▶ _Information shown_:
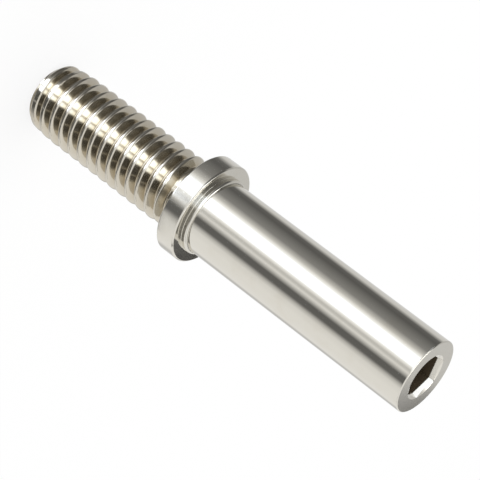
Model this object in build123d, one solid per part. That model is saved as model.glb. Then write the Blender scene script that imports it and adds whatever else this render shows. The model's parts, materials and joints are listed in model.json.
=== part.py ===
from build123d import *
import os
from math import ceil, cos, pi, radians, sqrt, tan

# Shoulder bolt: one piece, turned from bar. A threaded stud, a collar that seats on the
# fixed part, a low step ring, a long ground shank that a moving part turns on, and a
# hexagon socket in the end of the shank. Millimetres.
# Origin: centre of the collar's seat face. +Z runs up the shank, the stud hangs below.

# Shank
shank_dia = 6.0
shank_length = 20.1
shank_edge = 0.06  # chamfer round the socket end

# Step ring between collar and shank: it keeps the moving part off the collar's face
ring_step = 0.2  # how far it stands out from the shank
ring_height = 0.45
ring_edge = 0.16  # radius of its outer edge

# Collar
collar_lip = 1.1  # how far it stands out from the shank
collar_height = 1.65
collar_bevel = 0.1  # shank side
seat_bevel = 0.1  # thread side

# Threaded stud: right-hand M6 x 1, 60 degree form with a rolled crest
thread_dia = 5.8
thread_pitch = 1.0
flank_angle = 30.0  # from the plane across the bolt
thread_depth = 0.6134 * thread_pitch
crest_flat = thread_pitch / 8
stud_length = 15.2
lead_taper_length = 2.4  # the first turns rise gently to the full diameter
lead_taper = 0.2  # how much smaller the radius is where they begin
neck_length = 1.1  # clear of thread, under the collar
seat_margin = 0.01  # the neck flares at 45 degrees until it is this far outside the crests
groove_lead_in = 0.6  # pitches that the groove starts below the end face
groove_run_out = 0.22  # pitches that it runs on into the neck
root_clearance = 0.04  # neck and end face lie this far inside the thread's root

# Hexagon socket, broached over a drilled hole
socket_flats = 3.0
socket_depth = 3.4
mouth_bevel = 0.14  # the round countersink stands this far outside the hexagon's corners
drill_margin = 0.05  # the drilled hole is this much smaller across than the flats
drill_extra_depth = 0.7
drill_point_angle = 118.0

# Worked out from the sizes above
shank_r = shank_dia / 2
ring_r = shank_r + ring_step
collar_r = shank_r + collar_lip
thread_r = thread_dia / 2
root_r = thread_r - thread_depth
neck_r = root_r - root_clearance
lead_r = thread_r - lead_taper
seat_inner_r = thread_r + seat_margin
ring_top = collar_height + ring_height
shank_top = ring_top + shank_length
flank_rise = tan(radians(flank_angle))
corner_r = socket_flats / sqrt(3)
mouth_r = corner_r + mouth_bevel
drill_r = (socket_flats - drill_margin) / 2


def turned_blank():
    """The bolt as it leaves the lathe, before the thread is cut and the socket made."""
    neck_end = -neck_length
    full_dia = neck_end - (thread_r - neck_r) * flank_rise
    bend = ring_edge * (1 - cos(pi / 4))
    outline = [
        Line((0, -stud_length), (neck_r, -stud_length)),
        Line((neck_r, -stud_length), (lead_r, -stud_length + lead_r - neck_r)),
        Line((lead_r, -stud_length + lead_r - neck_r), (thread_r, -stud_length + lead_taper_length)),
        Line((thread_r, -stud_length + lead_taper_length), (thread_r, full_dia)),
        Line((thread_r, full_dia), (neck_r, neck_end)),
        Line((neck_r, neck_end), (neck_r, neck_r - seat_inner_r)),
        Line((neck_r, neck_r - seat_inner_r), (seat_inner_r, 0)),
        Line((seat_inner_r, 0), (collar_r - seat_bevel, 0)),
        Line((collar_r - seat_bevel, 0), (collar_r, seat_bevel)),
        Line((collar_r, seat_bevel), (collar_r, collar_height - collar_bevel)),
        Line((collar_r, collar_height - collar_bevel), (collar_r - collar_bevel, collar_height)),
        Line((collar_r - collar_bevel, collar_height), (ring_r, collar_height)),
        Line((ring_r, collar_height), (ring_r, ring_top - ring_edge)),
        ThreePointArc(
            (ring_r, ring_top - ring_edge),
            (ring_r - bend, ring_top - bend),
            (ring_r - ring_edge, ring_top),
        ),
        Line((ring_r - ring_edge, ring_top), (shank_r, ring_top)),
        Line((shank_r, ring_top), (shank_r, shank_top - shank_edge)),
        Line((shank_r, shank_top - shank_edge), (shank_r - shank_edge, shank_top)),
        Line((shank_r - shank_edge, shank_top), (0, shank_top)),
        Line((0, shank_top), (0, -stud_length)),
    ]
    section = Plane.XZ * make_face(outline)
    return revolve(section, Axis.Z)


def thread_groove():
    """The space between the thread's ridges, as cutters of one turn each, end to end.

    They start below the end face and run out in the neck, so both ends are open to air.
    """
    overlap = 0.05 * thread_pitch
    outer_r = thread_r + overlap
    half_root = (thread_pitch - crest_flat) / 2 - thread_depth * flank_rise
    half_mouth = half_root + (thread_depth + overlap) * flank_rise
    start = -stud_length - groove_lead_in * thread_pitch
    end = -neck_length + groove_run_out * thread_pitch
    cutters = []
    for turn in range(ceil((end - start) / thread_pitch)):
        z = start + turn * thread_pitch
        rise = min(thread_pitch, end - z)
        section = Polyline(
            (root_r, z - half_root),
            (outer_r, z - half_mouth),
            (outer_r, z + half_mouth),
            (root_r, z + half_root),
            close=True,
        )
        path = Pos(0, 0, z) * Helix(thread_pitch, rise, root_r)
        cutters.append(sweep(Plane.XZ * make_face(section), path, is_frenet=True))
    return cutters


def socket():
    """Hexagon with two corners on the Y axis, its countersunk mouth and the drilled hole."""
    hexagon = RegularPolygon(corner_r, 6, rotation=30)
    broached = Pos(0, 0, shank_top - socket_depth) * extrude(hexagon, socket_depth)
    drill_floor = shank_top - socket_depth - drill_extra_depth
    drill_tip = drill_r / tan(radians(drill_point_angle / 2))
    bore_outline = Polyline(
        (0, shank_top),
        (drill_r, shank_top),
        (drill_r, drill_floor),
        (0, drill_floor - drill_tip),
        close=True,
    )
    mouth_outline = Polyline((0, shank_top), (mouth_r, shank_top), (0, shank_top - mouth_r), close=True)
    bore = revolve(Plane.XZ * make_face(bore_outline), Axis.Z)
    mouth = revolve(Plane.XZ * make_face(mouth_outline), Axis.Z)
    return broached + bore + mouth


bolt = turned_blank() - thread_groove() - socket()

os.makedirs("parts", exist_ok=True)
export_step(bolt, "parts/shoulder_bolt.step")
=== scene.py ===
# %% [markdown]
# # A shoulder bolt in polished steel
#
# The real bolt is turned from one bar: a threaded stud, a collar, a low step ring and a long
# ground shank with a hexagon socket in its end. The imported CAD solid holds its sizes. This
# lesson builds a finer skin round the same sizes, gives each machined surface its own
# finish, and lights it as a product photographer lights bright metal: with cards.

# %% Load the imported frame
import json
from math import atan2, cos, pi, radians, sin, sqrt, tan

import bmesh
import bpy
import numpy as np
from mathutils import Matrix, Vector


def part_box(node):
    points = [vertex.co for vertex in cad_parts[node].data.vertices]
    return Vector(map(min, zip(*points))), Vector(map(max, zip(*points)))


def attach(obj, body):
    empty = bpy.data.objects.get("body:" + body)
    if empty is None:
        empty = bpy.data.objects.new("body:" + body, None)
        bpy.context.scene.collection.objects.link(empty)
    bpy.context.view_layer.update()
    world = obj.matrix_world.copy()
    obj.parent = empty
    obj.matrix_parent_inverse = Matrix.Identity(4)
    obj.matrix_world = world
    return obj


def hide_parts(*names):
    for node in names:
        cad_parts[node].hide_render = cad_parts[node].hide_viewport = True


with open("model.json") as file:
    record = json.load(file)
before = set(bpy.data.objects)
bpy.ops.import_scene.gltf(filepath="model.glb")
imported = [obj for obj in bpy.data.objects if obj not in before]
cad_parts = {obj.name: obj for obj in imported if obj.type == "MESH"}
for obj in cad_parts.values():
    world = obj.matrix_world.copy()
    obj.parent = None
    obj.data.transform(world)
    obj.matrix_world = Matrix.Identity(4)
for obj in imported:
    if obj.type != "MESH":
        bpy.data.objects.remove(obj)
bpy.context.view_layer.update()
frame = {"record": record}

# %% [markdown]
# ## Sizes
#
# The frame knows the outer box and the sizes of the shank, the thread and the socket, because
# they are mounts. The small steps and bevels in between are written here once, in
# millimetres, and everything else is worked out from them.

# %% Sizes of the bolt
MM = 0.001
NODE = "shoulder_bolt"
low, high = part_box(NODE)
mounts = {mount["name"]: mount for mount in frame["record"]["mounts"]}

foot = low[2] / MM
top = high[2] / MM
collar_r = high[0] / MM
shank_r = mounts["shank"]["dims"]["r_mm"]
thread_r = mounts["thread"]["dims"]["r_mm"]
socket_depth = mounts["hex_socket"]["dims"]["length_mm"]

collar_height = 1.65
collar_bevel = 0.1
ring_height = 0.45
ring_step = 0.2  # how far the ring stands out from the shank
shank_edge = 0.06
seat_margin = 0.01  # the neck flares until it is this far outside the crests
seat_inner_r = thread_r + seat_margin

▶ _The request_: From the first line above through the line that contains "from math import ceil, cos, pi, radians, sqrt, tan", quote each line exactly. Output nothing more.

▶ _Exercise result_:
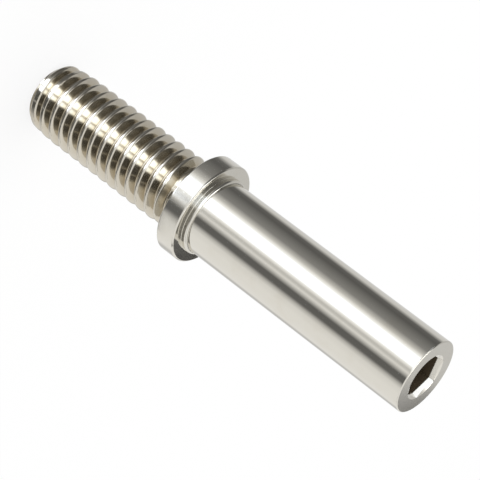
Model this object in build123d, one solid per part. That model is saved as model.glb. Then write the Blender scene script that imports it and adds whatever else this render shows. The model's parts, materials and joints are listed in model.json.
=== part.py ===
from build123d import *
import os
from math import ceil, cos, pi, radians, sqrt, tan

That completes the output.